Shanghai, 1928. The body of a blonde is washed up on the Beach of Dead Babies, in the heart of the smog-filled city. Seemingly a suicide, a closer inspection reveals a darker motive: the corpse has been weighed down, it’s lower half mutilated…and the Chinese character for ‘justice’ carved into the chest.

The moment Inspector Danilov lays eyes on the dismembered body, he realises that he has an exceptional case on his hands. And when the first body is followed by another, and another, each displaying a new, bloody message, he has no option but face the truth. He is dealing with the worst kind of criminal; someone determined, twisted…and vengeful. The Inspector Danilov series is one of our absolute favorites: for the characters, the plot, the history, and the authentic sense of place.

Available on Kindle.


NOVEMBER 2026

RED MANDARIN DRESS by Qiu Xiaolong (2009)

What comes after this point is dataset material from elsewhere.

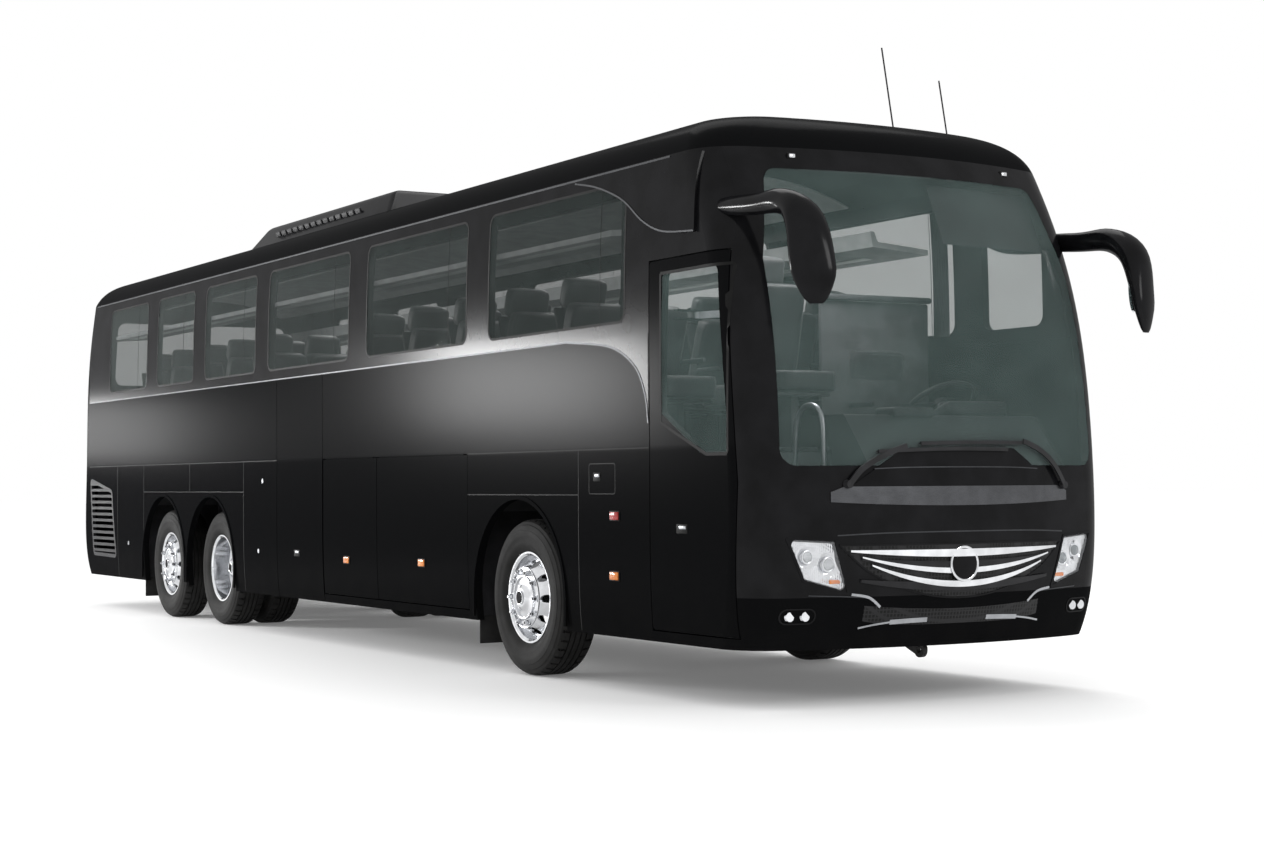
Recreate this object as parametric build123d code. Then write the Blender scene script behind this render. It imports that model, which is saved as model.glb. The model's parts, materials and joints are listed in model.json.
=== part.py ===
from build123d import *
import math
import os

# A three-axle high-deck touring coach, in millimetres. While it is modelled, X = 0 is the front
# axle, +X points forward, +Y to the driver's side, +Z up, and the tyres stand on Z = 0. At the
# end every piece moves along X, so that the origin lies under the middle of the bounding box.

# Driving dimensions of the whole coach
WHEELBASE = 6090
TAG_SPACING = 1350
REAR_OVERHANG = 2800
FRONT_OVERHANG = 2985
HALF_WIDTH = 1275
MIRROR_REACH = 445
GUTTER_HEIGHT = 3150
ROOF_HEIGHT = 3420
BELT_HEIGHT = 2125
SEAM_HEIGHT = 1457
SKIRT_HEIGHT = 330
BUMPER_TOP = 620
DECK_TOP = 1440
PLATFORM_TOP = 1140

# Skins, gaps and clearances
WALL = 50
GLASS = 8
PANEL_GAP = 8
SEAM = 0.3
SEAT_GAP = 0.3
NOSE_BOW_RADIUS = 3600

DRIVE_X = -WHEELBASE
TAG_X = DRIVE_X - TAG_SPACING
TAIL_X = TAG_X - REAR_OVERHANG
FRONT_AXLE_X = (-TAIL_X - FRONT_OVERHANG - MIRROR_REACH) / 2

# Level plan sections of the body: height, nose setback, tail setback, side tuck, front and rear
# corner radius. The roof's sections go on from the last of the body's.
BODY_SECTIONS = [
    (SKIRT_HEIGHT, 125, 120, 22, 300, 200),
    (BUMPER_TOP, 30, 0, 4, 300, 200),
    (1250, 0, 0, 0, 300, 200),
    (BELT_HEIGHT, 95, 50, 0, 300, 200),
    (2700, 270, 130, 9, 300, 200),
    (GUTTER_HEIGHT, 485, 230, 35, 300, 200),
]
ROOF_SECTIONS = [
    (GUTTER_HEIGHT, 485, 230, 35, 300, 200),
    (3290, 600, 330, 130, 300, 210),
    (3375, 790, 470, 310, 300, 210),
    (ROOF_HEIGHT, 1040, 740, 640, 300, 210),
]

# Side windows, rear edge and front edge; their sill, head and corner radius
WINDOWS = [(-420, 1410), (-2500, -760), (-4600, -2850), (-6220, -4910), (-7630, -6550), (-9200, -7950)]
WINDOW_SILL = 2215
WINDOW_HEAD = 3050
WINDOW_CORNER = 70
DRIVER_WINDOW = (1700, 2270)

# Doorways on the kerb side (-Y): rear edge, front edge, sill, head
FRONT_DOOR = (1700, 2615, 400, 2540)
# Front edge of the sides, in X and Z, behind which door, side panels and window bands end
FRONT_EDGE = [(2565, 280), (2575, 400), (2615, 1250), (2495, 2540), (2430, 3200)]
MID_DOOR = (-4390, -3390, 290, BELT_HEIGHT)
DOOR_THICKNESS = 45
ENTRY_FLOOR = 400
MID_ENTRY_FLOOR = 420

# Swing arms of the doors: post setback from the front edge, arm length, offsets and neck
ARM_LENGTH = 500
ARM_RISE = 25
POST_SETBACK = 175
POST_INSET = 165
ARM_NECK_ALONG = 100
ARM_NECK_ASIDE = 180
ARM_RADIUS = 17
POST_RADIUS = 22
ARM_EYE_RADIUS = 28
ARM_PIN_RADIUS = 12
ARM_HEIGHTS = (0.3, 0.85)

# Luggage flaps: rear edge, front edge; lower edge
FLAPS = [(-2307, -748), (-3370, -2307)]
FLAP_FOOT = 400
LUGGAGE_FLOOR = 400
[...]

A serial killer is stalking the young women of Shanghai. The killer’s calling card is to leave the victims’ bodies in well trafficked locations, each of them redressed in a red mandarin dress. With the newspapers screaming about Shanghai’s first serial killer, Party officials anxious for a quick resolution, and the police under pressure from all sides, something has to give.

Chief Inspector Chen Cao of the Shanghai Police Department, a rising party cadre, is often put in charge of politically sensitive cases. But this time, there’s a catch―Chen is on leave, ostensibly to study for his Master’s degree, but also to sidestep being dragged into a messy corruption case with political overtones.

But when the murderer strikes directly at the investigative team itself, Chen must take over the investigation himself discovering that this, his most dangerous and sensitive case to date, has roots that reach back to the country’s tumultuous recent past.

Shanghainese author Qiu Xiaolong sets his Inspector Chen series of novels in and around his home city, and this one centers around the familiar former French Concession.

Available on Kindle. Not available in hard copy in Shanghai.